Wednesday, August 25


"The company that produced the Siegfried & Roy magic show has refused to give federal investigators a video of the tiger attack that badly injured illusionist Roy Horn. The U.S. Department of Agriculture attempted to obtain the video through two subpoenas, but Vienna, Va.-based Feld Entertainment would not hand over the footage, a USDA source familiar with the case said Tuesday, speaking on condition of anonymity." Gosh, I wonder why these producers would be so attached to this video that they'd defy the USDA.

Feld Entertainment. Hmmmmm. Why does that name sound familiar? Oh yeah, that's who runs RIngling Bros., who are having their own problems with the USDA. Remember Clyde the dead lion from last week? You may recall that one of the disputes there between Ringling and the ex-employee was what the company called "false allegations that our company and employees were withholding information from the U.S. Department of Agriculture.''

Tuesday, August 24


"The United Nations health agency is seeking further details from China about the first-ever reported natural infection of pigs with a highly infectious strain of bird flu, a development that could be of particular concern as it would increase opportunities for the emergence of a new human influenza virus with pandemic potential." For now, though, China is saying the current strain is not in pigs, it was all just a big, you know, misunderstanding.. Let's hope so - this was the pattern, after all, of the 1918 pandemic.
UPDATE 8/26: Even worse: "A key weapon in the medical arsenal that will combat any future pandemic of killer flu may be worryingly at risk to resistance by the influenza virus, according to an early Japanese study published in Saturday's issue of The Lancet."

Monday, August 23


It's been, like, months since we've had an honest-to-God Friday Recall, but it's also been a while since we've had a 20-ton beef recall for E.Coli. The most interesting thing here is the lede in the story from this Iowa paper (rewritten from an AP story): "In an announcement that will have dire consequences for both consumers and producers, an Illinois firm recalled more than 400,000 pounds of beef on Saturday." (My emphasis). But don't be fooled by that last word - USDA says this was in fact a Friday Recall.

One other item of note: "Some of the steaks in the recall were packaged under the Applebee's brand name." Heh. Applebee's. What losers. We made the mistake of going to an Applebee's recently, thinking they'd have A vegetarian option, maybe even, you know, an appetizer, a gardenburger at triple the price, whatever, but no such luck. They lost the entire six-person party due to their utter cluelessness. As far as real veggie options, Mc-Frickin'-Donald's puts their menu to shame. At a restaurant named after APPLES. So when I see this I can't help saying... enjoy your steak, patrons!

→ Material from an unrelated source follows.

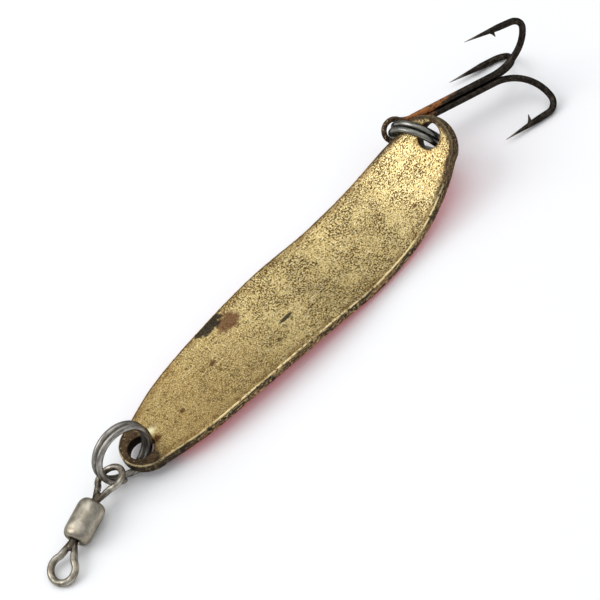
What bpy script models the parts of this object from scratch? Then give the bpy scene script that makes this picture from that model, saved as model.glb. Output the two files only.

UPDATE 8/27: Frank Ybarra, spokesman Applebee's, said the company's best initial estimate "is that only about 80,000 pounds of this involved Applebee's." Ybarra said it was not likely that Applebee's still has any of the suspect meat because "this is the kind of inventory we would burn through pretty quickly." Well, that's reassuring. So only 40 tons of Applebee's meat was potentially contaminated with a deadly pathogen... and was served to, and eaten by, customers. I feel safer already!